クロスゲートのコントロールには、命にかかわるほどの大量の霊力を必要とする。13年前、神夜の母、羽衣はクロスゲートのコントロールを担い、霊力を使い切って命を落としている。
霊力は満月の夜にしか発現できない。そして今夜は満月である。神夜の態度が自身の死を意識してのものだったのだと気づくハーケン。神夜を救うための策を探すハーケンに、ジョーンはかつて自身が使い、今はハーケンの愛馬となっている戦艦、ツァイトに単独で世界を行き来する力があることを明かす。この力を使ってアインストの本拠へ乗り込み、倒してしまえばクロスゲートを封鎖する必要はなくなり、神夜は霊力を使わずに済む。
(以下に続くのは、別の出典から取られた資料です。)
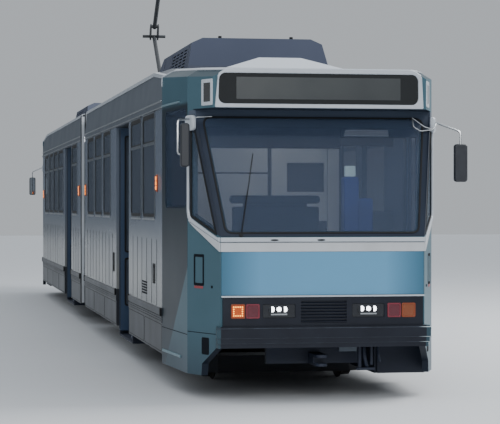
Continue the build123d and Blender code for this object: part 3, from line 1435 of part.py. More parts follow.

ハーケンの仲間たちにも、神楽天原によるクロスゲート封鎖が決定されたことが伝えられる。クロスゲートが封鎖されればそれぞれの世界への帰還も不可能になるため、出発を急ぐ仲間たち。ハーケンの仲間の1人、有栖零児は以前神夜の父が見せた様子と今回の決定から神夜が命をかけてクロスゲートを封鎖することを察し、出発前に代表して挨拶をすると偽り、ハーケンの元へ現れる。
アインストを叩くと明かしたハーケンに、零児は神夜の代わりになることは出来ない、神夜は命をかけてこの世界を救おうとしていると諭すように語る。ハーケンは零児の言葉を遮り、まだ若い神夜がすべてを押し付けられることに憤る。
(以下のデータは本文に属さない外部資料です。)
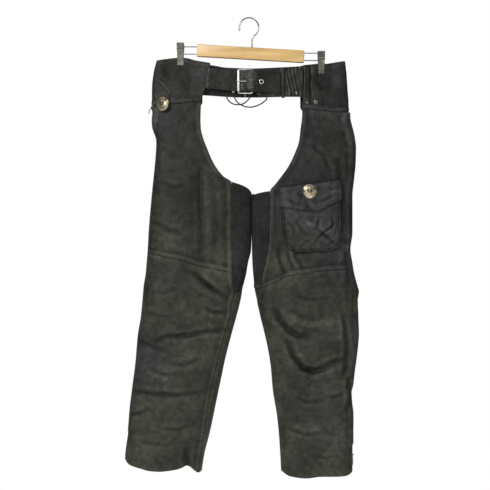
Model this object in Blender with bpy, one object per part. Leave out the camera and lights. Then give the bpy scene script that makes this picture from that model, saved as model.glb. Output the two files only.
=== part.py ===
# Leather riding chaps, buckled at the waist and hung from a clip hanger.
# X runs to the right as one faces the garment's front, -Y is the front and +Z is up.
# The origin is inside the top of the hanger's hook. Tables are in millimetres: a drop is measured
# down from the origin, and u is measured out from the middle, to -X on the wearer's right leg.

import math

import bmesh
import bpy
import numpy as np
from mathutils import Matrix, Vector

MM = 0.001
SEAM = 0.3
LEATHER = 1.8
STRETCH_WALL = 1.2
RIB_RISE = 0.9
RIB_PITCH = 11.6
FLAP_LOW = 3.1
FLAP_HIGH = 4.7
FLAP_SWELL = 1.6
FULLNESS = 0.5

# Each leg hung flat: the outer and inner edges and the depth of the front and of the back.
RIGHT_OUTLINE = (
    # drop, outer, inner, front, back
    (98, 232.0, -6.4, 8.0, 8.0),
    (139, 243.3, -6.4, 10.0, 10.0),
    (177, 247.4, -6.4, 12.0, 12.0),
    (226, 248.0, -6.4, 14.0, 14.0),
    (256, 248.6, -6.4, 16.0, 16.0),
    (284, 244.8, -6.4, 18.0, 18.0),
    (312, 238.0, -6.4, 20.0, 20.0),
    (345, 239.7, -6.4, 23.0, 22.0),
    (376, 242.3, -6.4, 25.0, 24.0),
    (453, 250.0, -6.4, 30.0, 27.0),
    (544, 257.6, -6.4, 33.0, 30.0),
    (590, 260.1, -4.6, 34.0, 31.0),
    (621, 262.7, 2.6, 34.0, 32.0),
    (651, 265.2, 7.7, 34.0, 32.0),
    (682, 270.3, 15.3, 34.0, 32.0),
    (713, 272.9, 20.4, 34.0, 32.0),
    (764, 278.0, 33.2, 33.0, 32.0),
    (810, 285.6, 45.9, 33.0, 31.0),
    (871, 290.7, 61.2, 32.0, 31.0),
    (932, 298.4, 74.0, 31.0, 30.0),
    (993, 306.0, 86.7, 31.0, 29.0),
    (1054, 311.1, 99.5, 30.0, 28.0),
    (1116, 318.8, 114.8, 29.0, 27.0),
    (1170, 320.0, 122.4, 28.0, 26.0),
)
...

ハーケンがアインストを直接叩き、倒す事ができるならば、世界を守ることが出来る。しかし、失敗すればハーケンはアインストに殺され、世界を救うため神夜も遠からず命を落とす。零児は世界を守るために自分の命を賭けるのかとハーケンに問うが、ハーケンは世界のためではなく、「女のために決まってるだろうが」と零児の言葉を訂正する。ハーケンは神夜のためにアインストを叩くのであって、世界はそのついでなのだ。
これを聞いた零児も、ハーケンに力を貸すことにする。ハーケンの男気に答えたのだ。零児を「とんだロマンチスト」と評しながらも、満更でもない様子のハーケン。仲間たちもおおよそ率先して(零児のパートナーである小牟は零児に強引に巻き込まれ)ハーケンに同行し、神夜を救うためにクロスゲート封鎖を行おうとしている神楽天原へ向かうのだった。
『無限のフロンティア』屈指の名シーンとして名高い。その肝は、ライトで小粋な『無限のフロンティア』の作風を象徴する主人公ハーケン・ブロウニングの行動原理だ。ある意味でベタながら、いかにも彼らしい理由が、プレイヤーを惹きつけた。
シナリオライター森住惣一郎の売りである軽妙な台詞回しが冴え渡っている点も見事なシーンである。